From an investor perspective, this reinforces why mega-cap tech stocks have continued to command premium valuations despite concerns over capital expenditures: markets increasingly view AI spending as defensive investment, not discretionary cost.
Broader Implications Across the Tech Sector
Suleyman’s comments also signal challenges ahead for mid-tier and early-stage AI companies. While innovation remains strong, the financial barrier to competing at scale is rising rapidly. This could accelerate several trends investors should watch:
- Increased consolidation as startups seek partnerships or exits
- Vertical specialization, where smaller firms focus on niche AI applications rather than foundation models
- Rising importance of AI infrastructure suppliers, including chipmakers, data-center operators, and power-grid providers
Analysts at firms like Goldman Sachs and Morgan Stanley have already noted that AI infrastructure spending may rival historical telecom and cloud buildouts — but with fewer participants capable of funding it independently.

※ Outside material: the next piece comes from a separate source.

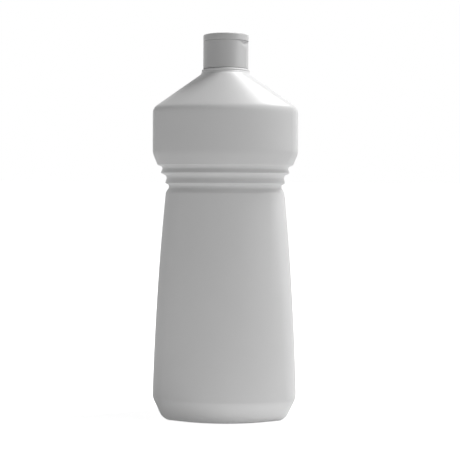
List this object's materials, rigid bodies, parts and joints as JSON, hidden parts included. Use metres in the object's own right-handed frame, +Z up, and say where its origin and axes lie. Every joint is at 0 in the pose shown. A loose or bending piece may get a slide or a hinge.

Risks and Market Considerations
While scale favors incumbents, the investment burden is not without risk. Sustained capital spending could pressure free cash flow, increase regulatory scrutiny, and amplify geopolitical risks tied to semiconductors and energy access.
Investors should also be alert to expectation risk. If AI monetization lags infrastructure investment, markets could reassess valuation premiums. This makes earnings quality, margin resilience, and balance-sheet strength more important than headline AI announcements.
Key Takeaways
Microsoft’s AI chief has delivered a clear message to markets: the future of artificial intelligence will be shaped as much by capital allocation as by innovation. For investors, the implication is powerful. The biggest long-term winners may not be the loudest AI storytellers, but the companies capable of sustaining multi-decade, multi-hundred-billion-dollar investment cycles.
As AI shifts from promise to infrastructure reality, selectivity matters. Understanding who can fund the race — and who cannot — may define AI-driven returns in the years ahead.